__INFORMATION PROVIDED__:
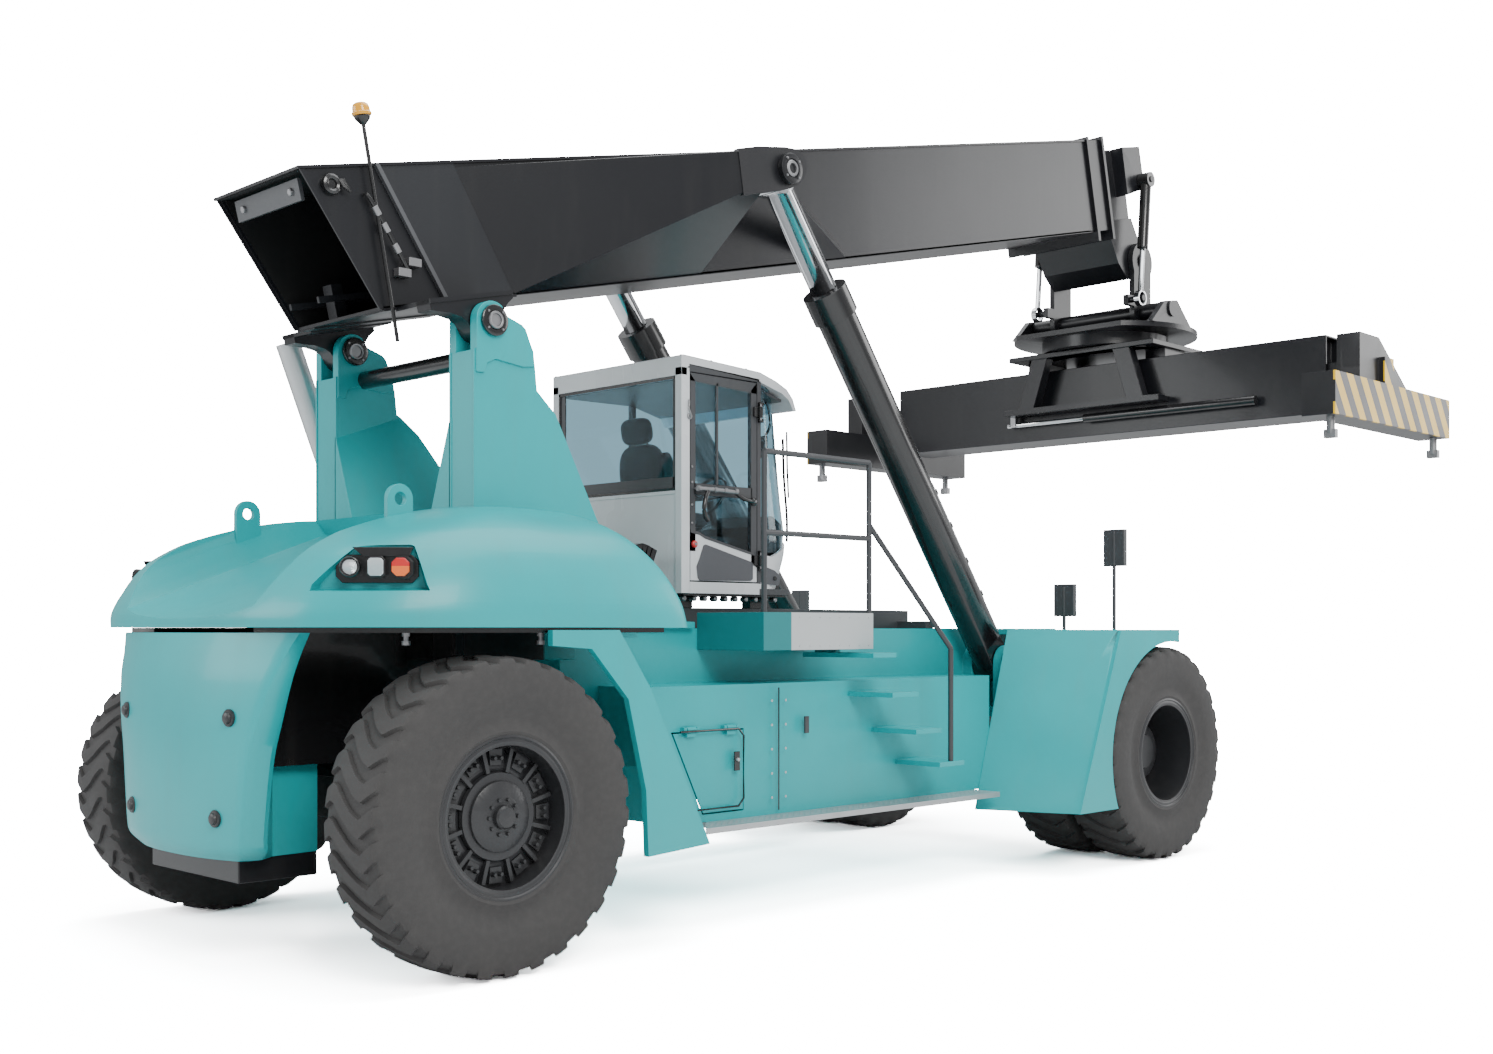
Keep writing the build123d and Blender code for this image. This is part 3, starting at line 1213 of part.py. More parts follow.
# ======================================================= cab
cab_outline = [
    (CAB_REAR, CAB_FLOOR), (CAB_REAR, CAB_ROOF), (3125, 3853), (3450, 3755), (3565, 3080), (3656, 2474),
    (3510, CAB_FLOOR),
]
cab_inner = [
    (CAB_REAR + CAB_WALL, CAB_FLOOR + CAB_WALL), (CAB_REAR + CAB_WALL, CAB_ROOF - CAB_WALL),
    (3115, 3853 - CAB_WALL), (3405, 3715), (3514, 3075), (3602, 2490), (3480, CAB_FLOOR + CAB_WALL),
]
side_window = [(3150, 2800), (3150, 3740), (3380, 3680), (3480, 3060), (3520, 2800)]
GLASS_T = 8.0
with BuildPart() as cab_shell:
    with BuildSketch(side.offset(-CAB_Y)):
        with BuildLine():
            Polyline(*cab_outline, close=True)
        make_face()
    extrude(amount=2 * CAB_Y)
    with BuildSketch(side.offset(-CAB_Y + CAB_WALL)):
        with BuildLine():
            Polyline(*cab_inner, close=True)
        make_face()
    extrude(amount=2 * (CAB_Y - CAB_WALL), mode=Mode.SUBTRACT)
    # rear window
    with BuildSketch(cross.offset(CAB_REAR - 10)):
        with Locations((0, 3335)):
            Rectangle(2 * CAB_Y - 200, 830)
    extrude(amount=CAB_WALL + 20, mode=Mode.SUBTRACT)
    # windscreen and the panes below and above it
    with BuildSketch(cross.offset(3300)):
        with Locations((0, 3210)):
            Rectangle(2 * CAB_Y - 200, 860)
    extrude(amount=400, mode=Mode.SUBTRACT)
    # quarter windows on both sides, and a full window opposite the door
    with BuildSketch(side.offset(-CAB_Y)):
        with BuildLine():
            Polyline(*side_window, close=True)
        make_face()
    extrude(amount=2 * CAB_Y, mode=Mode.SUBTRACT)
    with BuildSketch(side.offset(-CAB_Y)):
        with Locations(((DOOR_REAR + DOOR_FRONT) / 2, 3280)):
            Rectangle(DOOR_FRONT - DOOR_REAR, 900)
    extrude(amount=CAB_WALL, mode=Mode.SUBTRACT)
    # door opening
    with BuildSketch(side.offset(CAB_Y)):
        with Locations(((DOOR_REAR + DOOR_FRONT) / 2, (DOOR_FOOT + DOOR_TOP) / 2)):
            Rectangle(DOOR_FRONT - DOOR_REAR + 2 * DOOR_GAP, DOOR_TOP - DOOR_FOOT + 2 * DOOR_GAP)
    extrude(amount=-CAB_WALL, mode=Mode.SUBTRACT)
    # hinge pins
    for z in (2450, 3550):
        with BuildSketch(plan.offset(z - 60)):
            with Locations((DOOR_FRONT + 20, -CAB_Y - 20)):
                Circle(9)
        extrude(amount=120)
        for z_ear in (z - 75, z + 45):
            with BuildSketch(plan.offset(z_ear)):
                with Locations((DOOR_FRONT + 35, -CAB_Y - 14)):
                    Rectangle(48, 34)
            extrude(amount=30)
    # skids on the rails
    with BuildSketch(plan.offset(RAIL_TOP + SLIDE_GAP)):
        for x in (2500, 3300):
            for sign in (1, -1):
                with Locations((x, sign * RAIL_Y)):
                    Rectangle(200, RAIL_W)
    extrude(amount=CAB_FLOOR - RAIL_TOP - SLIDE_GAP)
write(cab_shell, "cab_shell")

with BuildPart() as cab_door:
    with BuildSketch(side.offset(CAB_Y)):
        with Locations(((DOOR_REAR + DOOR_FRONT) / 2, (DOOR_FOOT + DOOR_TOP) / 2)):
            Rectangle(DOOR_FRONT - DOOR_REAR, DOOR_TOP - DOOR_FOOT)
        with Locations(((DOOR_REAR + DOOR_FRONT) / 2, 3240)):
            Rectangle(DOOR_FRONT - DOOR_REAR - 130, 920, mode=Mode.SUBTRACT)
    extrude(amount=-DOOR_T)
    # hinge knuckles
    for z in (2450, 3550):
        with BuildSketch(plan.offset(z - 40)):
            with Locations((DOOR_FRONT + 20, -CAB_Y - 20)):
                Circle(19)
            with Locations((DOOR_FRONT - 10, -CAB_Y - 10)):
                Rectangle(50, 20)
            with Locations((DOOR_FRONT + 20, -CAB_Y - 20)):
                Circle(9 + BEARING_GAP, mode=Mode.SUBTRACT)
        extrude(amount=80)
write(cab_door, "cab_door")

with BuildPart() as door_glass:
    with BuildSketch(side.offset(CAB_Y - 12)):
        with Locations(((DOOR_REAR + DOOR_FRONT) / 2, 3240)):
            Rectangle(DOOR_FRONT - DOOR_REAR - 130, 920)
    extrude(amount=-GLASS_T)
write(door_glass, "door_glass")

with BuildPart() as cab_glass:
    with BuildSketch(cross.offset(CAB_REAR + 15)):
        with Locations((0, 3335)):
            Rectangle(2 * CAB_Y - 200, 830)
    extrude(amount=GLASS_T)
    for y in (CAB_Y - 15, -CAB_Y + 15 + GLASS_T):
        with BuildSketch(side.offset(-y)):
            with BuildLine():
                Polyline(*side_window, close=True)
            make_face()
        extrude(amount=GLASS_T)
    with BuildSketch(side.offset(-CAB_Y + 15)):
        with Locations(((DOOR_REAR + DOOR_FRONT) / 2, 3280)):
            Rectangle(DOOR_FRONT - DOOR_REAR, 900)
    extrude(amount=GLASS_T)
    with BuildSketch(side.offset(-CAB_Y + 100)):
        with BuildLine():
            Polyline(
                (3435, 3640), (3443, 3640), (3548, 3080), (3591, 2780), (3583, 2780), (3540, 3080), close=True
            )
        make_face()
    extrude(amount=2 * CAB_Y - 200)
write(cab_glass, "cab_glass")

floor = CAB_FLOOR + CAB_WALL
with BuildPart() as cab_seat:
    with BuildSketch(plan.offset(floor)):
        with Locations((2800, 0)):
            Rectangle(380, 380)
    extrude(amount=280)
    with BuildSketch(plan.offset(floor + 280)):
        with Locations((2820, 0)):
            Rectangle(500, 520)
    extrude(amount=140)
    with BuildSketch(side.offset(-240)):
        with BuildLine():
            Polyline(
                (2620, floor + 400), (2500, floor + 1080), (2590, floor + 1090), (2720, floor + 420), close=True
            )
        make_face()
    extrude(amount=480)
    with BuildSketch(plan.offset(floor)):
        with Locations((3380, 0)):
            Rectangle(120, 160)
    extrude(amount=560)
write(cab_seat, "cab_seat")
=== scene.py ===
import json
import math
import bmesh
import bpy
import numpy as np
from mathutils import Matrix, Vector

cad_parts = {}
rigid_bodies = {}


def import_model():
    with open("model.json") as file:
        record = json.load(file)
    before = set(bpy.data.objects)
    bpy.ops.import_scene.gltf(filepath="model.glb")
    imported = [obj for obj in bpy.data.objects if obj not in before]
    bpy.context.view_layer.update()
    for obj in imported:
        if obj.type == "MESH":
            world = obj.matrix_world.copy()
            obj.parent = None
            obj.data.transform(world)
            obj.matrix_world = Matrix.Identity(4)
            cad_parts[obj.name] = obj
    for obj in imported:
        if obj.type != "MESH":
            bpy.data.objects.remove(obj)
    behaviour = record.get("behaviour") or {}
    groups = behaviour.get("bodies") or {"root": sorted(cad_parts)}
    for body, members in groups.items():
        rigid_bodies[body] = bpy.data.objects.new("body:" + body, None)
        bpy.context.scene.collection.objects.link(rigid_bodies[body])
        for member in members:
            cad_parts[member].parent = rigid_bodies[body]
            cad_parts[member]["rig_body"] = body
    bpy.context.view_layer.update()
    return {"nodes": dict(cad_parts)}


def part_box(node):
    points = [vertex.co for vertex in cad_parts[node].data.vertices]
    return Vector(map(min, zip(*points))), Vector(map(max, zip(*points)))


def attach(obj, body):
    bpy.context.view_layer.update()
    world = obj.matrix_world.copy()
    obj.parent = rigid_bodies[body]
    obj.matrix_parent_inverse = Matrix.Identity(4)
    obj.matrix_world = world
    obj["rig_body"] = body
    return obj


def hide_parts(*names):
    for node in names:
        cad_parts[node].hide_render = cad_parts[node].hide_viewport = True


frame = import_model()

# ---------------------------------------------------------------- yard and light
# A plain pale floor without an edge, under a large soft overhead light with a
# broad key from the rear right, where the machine is looked at from.
rear_x = (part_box("rear_axle")[0].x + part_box("rear_axle")[1].x) / 2
floor_mesh = bpy.data.meshes.new("yard_floor")
floor_mesh.from_pydata([(-90, -90, 0), (90, -90, 0), (90, 90, 0), (-90, 90, 0)], [], [(0, 1, 2, 3)])
floor = bpy.data.objects.new("yard_floor", floor_mesh)
bpy.context.scene.collection.objects.link(floor)

eye = bpy.data.cameras.new("eye")
eye.lens, eye.sensor_width, eye.shift_y, eye.clip_end = 38.24, 36, 0.0681, 400
eye_at = bpy.data.objects.new("eye", eye)
eye_at.location = (rear_x - 5.359, -8.879, 1.948)
eye_at.rotation_euler = (math.radians(90), 0, math.radians(-45.63))
bpy.context.scene.collection.objects.link(eye_at)
bpy.context.scene.camera = eye_at

# lamp: name, place, aims at, size, power, colour
lamps = [
    ("key", (-9, -17, 13), (0, 0, 2), 8, 2600, (1.0, 0.99, 0.97)),
    ("top", (1, 0, 17), (0, 0, 2), 18, 3400, (0.97, 0.99, 1.0)),
    ("left", (-16, 8, 7), (-4, 0, 2), 8, 900, (0.97, 0.99, 1.0)),
    ("front", (16, -8, 8), (3, 0, 3), 9, 900, (1.0, 1.0, 1.0)),
]
for name, place, aim, size, power, colour in lamps:
    lamp = bpy.data.lights.new(name, "AREA")
    lamp.size, lamp.energy, lamp.color = size, power, colour
    lamp_at = bpy.data.objects.new(name, lamp)
    lamp_at.location = place
    lamp_at.rotation_euler = (Vector(aim) - Vector(place)).to_track_quat("-Z", "Y").to_euler()
    bpy.context.scene.collection.objects.link(lamp_at)
world = bpy.data.worlds.new("studio")
world.use_nodes = True
ray = world.node_tree.nodes.new("ShaderNodeLightPath")
glow = world.node_tree.nodes.new("ShaderNodeMapRange")
glow.inputs["To Min"].default_value, glow.inputs["To Max"].default_value = 0.6, 24.0
world.node_tree.links.new(ray.outputs["Is Camera Ray"], glow.inputs["Value"])
world.node_tree.links.new(glow.outputs["Result"], world.node_tree.nodes["Background"].inputs["Strength"])
world.node_tree.nodes["Background"].inputs["Color"].default_value = (0.97, 0.985, 1.0, 1)
bpy.context.scene.world = world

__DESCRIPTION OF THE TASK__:
Give again only the lines that run from the line with "floor = CAB_FLOOR + CAB_WALL" to the line with "obj.matrix_world = Matrix.Identity(4)". Include both of those lines exactly as written.

__SOLUTION TO THIS PROBLEM__:
floor = CAB_FLOOR + CAB_WALL
with BuildPart() as cab_seat:
    with BuildSketch(plan.offset(floor)):
        with Locations((2800, 0)):
            Rectangle(380, 380)
    extrude(amount=280)
    with BuildSketch(plan.offset(floor + 280)):
        with Locations((2820, 0)):
            Rectangle(500, 520)
    extrude(amount=140)
    with BuildSketch(side.offset(-240)):
        with BuildLine():
            Polyline(
                (2620, floor + 400), (2500, floor + 1080), (2590, floor + 1090), (2720, floor + 420), close=True
            )
        make_face()
    extrude(amount=480)
    with BuildSketch(plan.offset(floor)):
        with Locations((3380, 0)):
            Rectangle(120, 160)
    extrude(amount=560)
write(cab_seat, "cab_seat")
=== scene.py ===
import json
import math
import bmesh
import bpy
import numpy as np
from mathutils import Matrix, Vector

cad_parts = {}
rigid_bodies = {}


def import_model():
    with open("model.json") as file:
        record = json.load(file)
    before = set(bpy.data.objects)
    bpy.ops.import_scene.gltf(filepath="model.glb")
    imported = [obj for obj in bpy.data.objects if obj not in before]
    bpy.context.view_layer.update()
    for obj in imported:
        if obj.type == "MESH":
            world = obj.matrix_world.copy()
            obj.parent = None
            obj.data.transform(world)
            obj.matrix_world = Matrix.Identity(4)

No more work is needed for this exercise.